(3D code data)
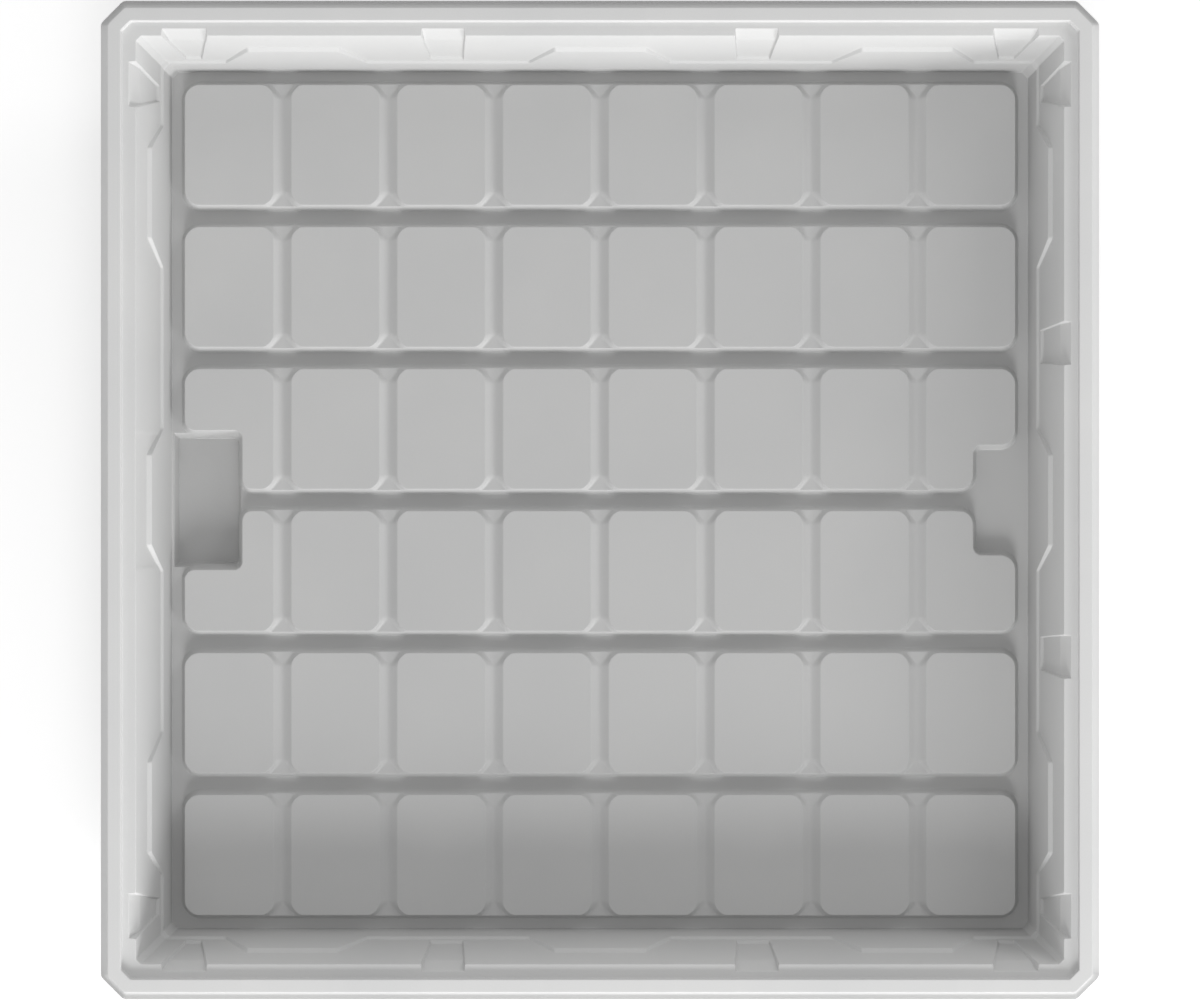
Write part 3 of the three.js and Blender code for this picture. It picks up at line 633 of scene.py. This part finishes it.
def moulded_plastic():
    """Pale grey sheet plastic: satin, with a fine pebbled grain and faint cloudiness."""
    material = bpy.data.materials.new("moulded_sheet")
    material.use_nodes = True
    nodes, links = material.node_tree.nodes, material.node_tree.links
    shader = nodes["Principled BSDF"]
    place = nodes.new("ShaderNodeTexCoord")

    def noise(scale, detail, roughness=0.5):
        node = nodes.new("ShaderNodeTexNoise")
        node.inputs["Scale"].default_value = scale
        node.inputs["Detail"].default_value = detail
        node.inputs["Roughness"].default_value = roughness
        links.new(place.outputs["Object"], node.inputs["Vector"])
        return node.outputs["Fac"]

    def ramp(value, stops):
        node = nodes.new("ShaderNodeValToRGB")
        for element, (position, colour) in zip(node.color_ramp.elements, stops):
            element.position = position
            element.color = (*colour, 1)
        links.new(value, node.inputs["Fac"])
        return node.outputs["Color"]

    cloud = ramp(noise(CLOUD_SCALE, 4.0), CLOUD_STOPS)
    speck = ramp(noise(SPECK_SCALE, 3.0), SPECK_STOPS)
    height = nodes.new("ShaderNodeSeparateXYZ")
    links.new(place.outputs["Object"], height.inputs["Vector"])
    height_share = nodes.new("ShaderNodeMapRange")
    height_share.inputs["From Min"].default_value = FLOOR_Z * MM
    height_share.inputs["From Max"].default_value = RIM_Z * MM
    links.new(height.outputs["Z"], height_share.inputs["Value"])
    # Painted shade: the base colour darkens from the rim down to the floor, standing in for the shade deep in
    # the tray
    mesh_thinning_and_depth_shade = ramp(height_share.outputs["Result"], DEPTH_SHADE_STOPS)

    def times(a, b):
        node = nodes.new("ShaderNodeMix")
        node.data_type = "RGBA"
        node.blend_type = "MULTIPLY"
        node.inputs["Factor"].default_value = 1.0
        links.new(a, node.inputs["A"])
        links.new(b, node.inputs["B"])
        return node.outputs["Result"]

    links.new(times(times(cloud, speck), mesh_thinning_and_depth_shade), shader.inputs["Base Color"])

    rough = nodes.new("ShaderNodeMapRange")
    rough.inputs["To Min"].default_value, rough.inputs["To Max"].default_value = ROUGHNESS
    links.new(noise(SMEAR_SCALE, 6.0, 0.6), rough.inputs["Value"])
    links.new(rough.outputs["Result"], shader.inputs["Roughness"])

    grain = nodes.new("ShaderNodeBump")
    grain.inputs["Strength"].default_value, grain.inputs["Distance"].default_value = GRAIN_BUMP
    links.new(noise(GRAIN_SCALE, 2.0), grain.inputs["Height"])
    waves = nodes.new("ShaderNodeBump")
    waves.inputs["Strength"].default_value, waves.inputs["Distance"].default_value = WAVE_BUMP
    links.new(noise(WAVE_SCALE, 2.0), waves.inputs["Height"])
    links.new(waves.outputs["Normal"], grain.inputs["Normal"])
    links.new(grain.outputs["Normal"], shader.inputs["Normal"])
    shader.inputs["Specular IOR Level"].default_value = SPECULAR
    return material


# ---- Scene ----------------------------------------------------------------------------------

tray = bpy.data.objects.new("tray_sheet", build_sheet())
bpy.context.scene.collection.objects.link(tray)
tray.data.materials.append(moulded_plastic())
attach(tray, "root")
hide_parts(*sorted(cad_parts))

FLOOR_SIZE = 60.0
FLOOR_DROP = 0.0005   # just under the tray, so that the two don't share a plane
FLOOR_TONE, FLOOR_ROUGHNESS = (0.9, 0.9, 0.9, 1), 0.9
FLOOR_GLOW = 0.36     # keeps the floor near white round the tray, with only a faint shadow
floor_data = bpy.data.meshes.new("stage_floor")
side = FLOOR_SIZE / 2
floor_corners = [(-side, -side, 0), (side, -side, 0), (side, side, 0), (-side, side, 0)]
floor_data.from_pydata(floor_corners, [], [(0, 1, 2, 3)])
floor = bpy.data.objects.new("stage_floor", floor_data)
floor.location.z = cad_box[0][2] - FLOOR_DROP
bpy.context.scene.collection.objects.link(floor)
floor.visible_diffuse = False      # so that the bright floor doesn't light the skirt from below
floor_material = bpy.data.materials.new("stage_floor")
floor_material.use_nodes = True
floor_shader = floor_material.node_tree.nodes["Principled BSDF"]
floor_shader.inputs["Base Color"].default_value = FLOOR_TONE
floor_shader.inputs["Roughness"].default_value = FLOOR_ROUGHNESS
floor_shader.inputs["Emission Color"].default_value = (1, 1, 1, 1)
floor_shader.inputs["Emission Strength"].default_value = FLOOR_GLOW
floor_data.materials.append(floor_material)

# The camera looks straight down at the middle of the tray.
CAMERA_HEIGHT = 3.8 + LEDGE_Z * MM
CAMERA_LENS, CAMERA_SENSOR, CAMERA_REACH = 86.8, 36.0, 100.0
camera_data = bpy.data.cameras.new("camera")
camera_data.sensor_width = CAMERA_SENSOR
camera_data.lens = CAMERA_LENS
camera_data.clip_end = CAMERA_REACH
camera = bpy.data.objects.new("camera", camera_data)
camera.location = (0, 0, CAMERA_HEIGHT)
bpy.context.scene.collection.objects.link(camera)
bpy.context.scene.camera = camera


# Soft studio lights on a circle round the tray: bearing from +X, height above the horizon, power.
LIGHT_DISTANCE, LIGHT_SIZE = 7.0, 2.6
LIGHTS = {
    "key_front": (270, 12, 90),
    "key_front_high": (270, 30, 190),
    "key_front_right": (315, 15, 180),
    "fill_back_right": (45, 30, 60),
    "fill_back_left": (135, 20, 15),
}
DOME_STRENGTH = 0.48

for light_name, (bearing, elevation, power) in LIGHTS.items():
    light_data = bpy.data.lights.new(light_name, "AREA")
    light_data.shape = "DISK"
    light_data.size = LIGHT_SIZE
    light_data.energy = power
    light = bpy.data.objects.new(light_name, light_data)
    across = LIGHT_DISTANCE * math.cos(math.radians(elevation))
    light.location = (across * math.cos(math.radians(bearing)), across * math.sin(math.radians(bearing)),
                      LIGHT_DISTANCE * math.sin(math.radians(elevation)))
    light.rotation_euler = light.location.to_track_quat("Z", "Y").to_euler()
    bpy.context.scene.collection.objects.link(light)

# A strip of net along the front and one along the back, bent round the cut corners, take some of the
# low light off the skirt. The camera doesn't see them.
NET_LOW_Z, NET_HIGH_Z, NET_GAP = 150.0, 181.0, 8.0
NET_PASSES = (0.5, 0.5, 0.5, 1)
net_half = SKIRT_FOOT + NET_GAP
net_flat = net_half - SKIRT_FOOT_CUT - NET_GAP * CUT_GROWTH
net_points, net_faces = [], []
for facing in (-1, 1):
    for x, y in ((-net_half, net_flat), (-net_flat, net_half), (net_flat, net_half), (net_half, net_flat)):
        net_points += [(x * MM, facing * y * MM, z * MM) for z in (NET_LOW_Z, NET_HIGH_Z)]
    first = len(net_points) - 8
    net_faces += [(i, i + 2, i + 3, i + 1) for i in range(first, first + 6, 2)]
net_data = bpy.data.meshes.new("light_net")
net_data.from_pydata(net_points, [], net_faces)
net = bpy.data.objects.new("light_net", net_data)
bpy.context.scene.collection.objects.link(net)
net.visible_camera = False
net_material = bpy.data.materials.new("light_net")
net_material.use_nodes = True
net_nodes = net_material.node_tree.nodes
net_cloth = net_nodes.new("ShaderNodeBsdfTransparent")
net_cloth.inputs["Color"].default_value = NET_PASSES
net_material.node_tree.links.new(net_cloth.outputs["BSDF"], net_nodes["Material Output"].inputs["Surface"])
net_data.materials.append(net_material)

world = bpy.data.worlds.new("studio")
world.use_nodes = True
world.node_tree.nodes["Background"].inputs["Color"].default_value = (1, 1, 1, 1)
world.node_tree.nodes["Background"].inputs["Strength"].default_value = DOME_STRENGTH
bpy.context.scene.world = world
bpy.context.scene.view_settings.view_transform = "Standard"
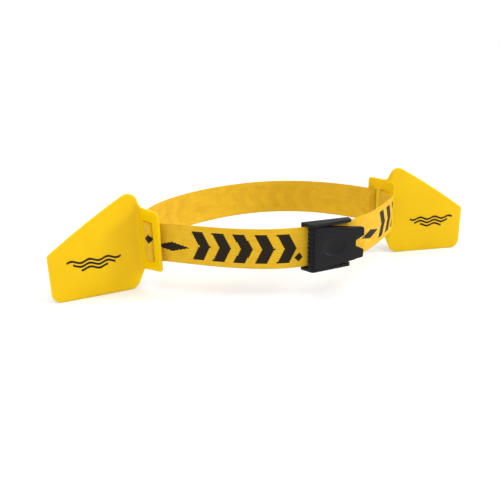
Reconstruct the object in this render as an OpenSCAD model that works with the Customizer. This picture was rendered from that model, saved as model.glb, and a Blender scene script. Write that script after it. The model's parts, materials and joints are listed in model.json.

### What is expected:
Which lines hold the string "Write"? List them all.

### Final result:
Write part 3 of the three.js and Blender code for this picture. It picks up at line 633 of scene.py. This part finishes it.
Reconstruct the object in this render as an OpenSCAD model that works with the Customizer. This picture was rendered from that model, saved as model.glb, and a Blender scene script. Write that script after it. The model's parts, materials and joints are listed in model.json.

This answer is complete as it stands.